Geomechanical and Ultrasonic Characteristics of Black Shale During Triaxial Deformation Revealed Using Real-Time Ultrasonic Detection Dependence Upon Bedding Orientation and Confining Pressure

Abstract

The anisotropic characteristics of the P- and S-wave velocity and their velocity–pressure dependency during triaxial deformation are critical in shale gas exploration and development. However, the geomechanical and ultrasonic properties of shale under continuous triaxial deformation are still not well understood. The aim of this work is to experimentally investigate the velocity characteristics of a black shale plugged normal to bedding, parallel to bedding and at 30° and 60° to bedding, under a confining pressure of 5, 20, and 60 MPa, respectively. The in-situ ultrasonic transmission technique during sample deformation was used to reveal the velocity–pressure characteristics of the anisotropic black shale.
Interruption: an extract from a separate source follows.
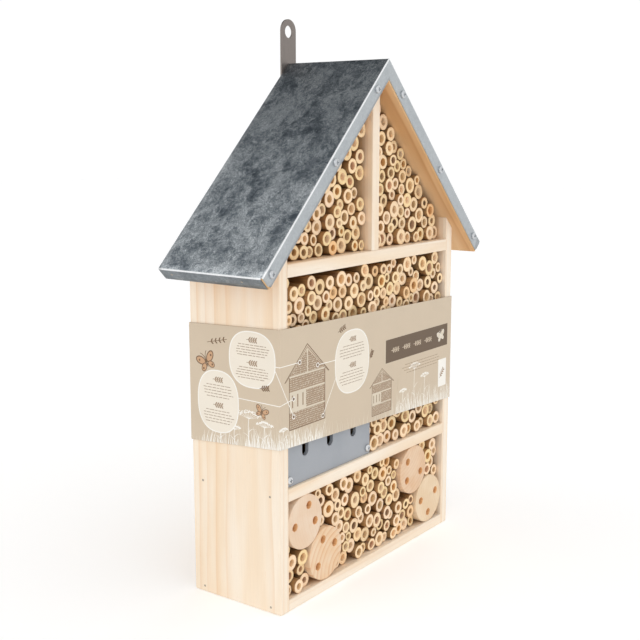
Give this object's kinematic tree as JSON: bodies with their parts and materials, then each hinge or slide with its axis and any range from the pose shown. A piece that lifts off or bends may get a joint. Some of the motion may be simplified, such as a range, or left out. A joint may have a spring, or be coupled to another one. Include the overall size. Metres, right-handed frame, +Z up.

The experimental results indicate that strength, P- and S-wave velocities, and final failure morphology present obvious anisotropy, and are influenced by the pronounced bedding plane. Before peak strength, the P-wave velocity almost increases with the sample deformation; however, the S-wave velocity first increases and then decreases, which is related to the fracture evolution. The velocity–pressure dependency analysis reveals a different propagation mechanism of ultrasonic wave through shale. Two different kinds of equations were used to fit their relationships and elevated stress. The results suggest that the static geomechanical and ultrasonic properties of black shale are affected by the rock structure and in-field stress level.